After laying out this range of problems the Competition Commission proposed remedies under three headings: market-opening measures for commercial bus services; measures to promote competition in supported services; and recommendations about the policy and regulatory environment (summarised on pp11-13 of the final report). These measures struck me as extremely modest relative to the scale of the problem. Change to ticketing arrangements and increasing access to bus stations is fair enough. The idea that it might be nice to have a code of conduct and ask operators to abide by it is laudable, but strikes me as rather touchingly naïve. And so on.
And here’s the problem. The Competition Commission’s role is, of course, restricted to analysing the state of the market and making recommendations about changes that can enhance competitiveness. Yet, reading through the document and thinking about the nature of this market, you get the strong sense that this is rather barking up the wrong tree. Or paddling against a strong tide in a small dinghy. Looked at more expansively the obvious conclusion is that, for a range of reasons, the local bus market is more akin to a natural monopoly. Some local authorities are currently looking to abandon the tendering approach to supported services and move to franchising. While the Competition Commission doesn’t support this approach, it would appear to indicate that some have concluded that seeking competition in the market has failed and the best you can aim for is competition for the market.
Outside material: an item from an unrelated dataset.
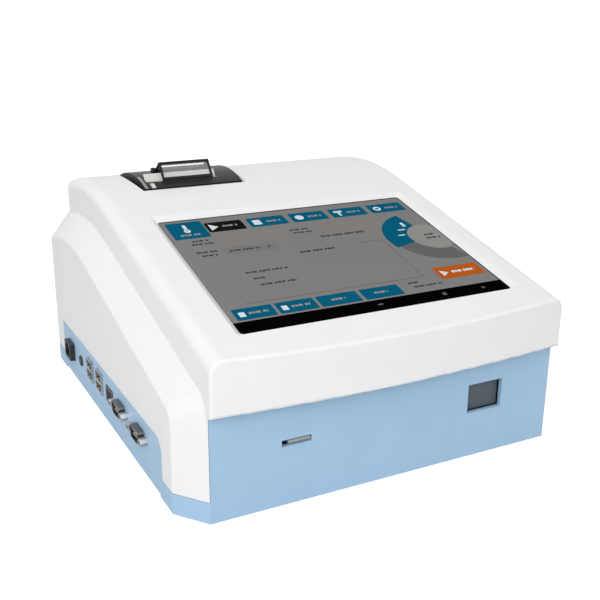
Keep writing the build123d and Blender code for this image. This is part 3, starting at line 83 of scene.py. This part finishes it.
def surface(name, colour, rough=0.5, metal=0.0, grain=900.0, bump=0.05, vary=0.03, coat=0.0,
            stretch=(1.0, 1.0, 1.0), alpha=1.0, specular=0.5):
    """A principled surface whose colour and relief vary with a noise."""
    made = bpy.data.materials.new(name)
    made.use_nodes = True
    nodes, links = made.node_tree.nodes, made.node_tree.links
    shader = nodes["Principled BSDF"]
    shader.inputs["Roughness"].default_value = rough
    shader.inputs["Metallic"].default_value = metal
    shader.inputs["Coat Weight"].default_value = coat
    shader.inputs["Coat Roughness"].default_value = COAT_ROUGHNESS
    shader.inputs["Alpha"].default_value = alpha
    shader.inputs["Specular IOR Level"].default_value = specular
    where = nodes.new("ShaderNodeTexCoord")
    mapping = nodes.new("ShaderNodeMapping")
    mapping.inputs["Scale"].default_value = stretch
    links.new(where.outputs["Object"], mapping.inputs["Vector"])
    noise = nodes.new("ShaderNodeTexNoise")
    noise.inputs["Scale"].default_value = grain
    noise.inputs["Detail"].default_value = 3.0
    links.new(mapping.outputs["Vector"], noise.inputs["Vector"])
    relief = nodes.new("ShaderNodeBump")
    relief.inputs["Strength"].default_value = bump
    relief.inputs["Distance"].default_value = RELIEF_DEPTH
    links.new(noise.outputs["Fac"], relief.inputs["Height"])
    links.new(relief.outputs["Normal"], shader.inputs["Normal"])
    cloud = nodes.new("ShaderNodeTexNoise")
    cloud.inputs["Scale"].default_value = grain / CLOUD_SIZE
    cloud.inputs["Detail"].default_value = 2.0
    links.new(mapping.outputs["Vector"], cloud.inputs["Vector"])
    ramp = nodes.new("ShaderNodeValToRGB")
    dark = [c * (1.0 - vary) for c in colour[:3]] + [1.0]
    light = [min(c * (1.0 + vary), 1.0) for c in colour[:3]] + [1.0]
    for element, shade, position in zip(ramp.color_ramp.elements, (dark, light), CLOUD_RANGE):
        element.color = shade
        element.position = position
    links.new(cloud.outputs["Fac"], ramp.inputs["Fac"])
    links.new(ramp.outputs["Color"], shader.inputs["Base Color"])
    return made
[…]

A thorough-going franchising approach may well be the best solution if one is obliged to hold to the current policy framework. But it is equally plausible to argue that the framework is wrong. The nature of local bus provision is such that the only way to avoid the sort of widespread profiteering and consumer detriment identified by the Competition Commission would be to return to a world of municipal bus companies run for the people rather than profit. Nationalisation? The policy that dare not speak its name.
Unless we’re talking about banks, of course.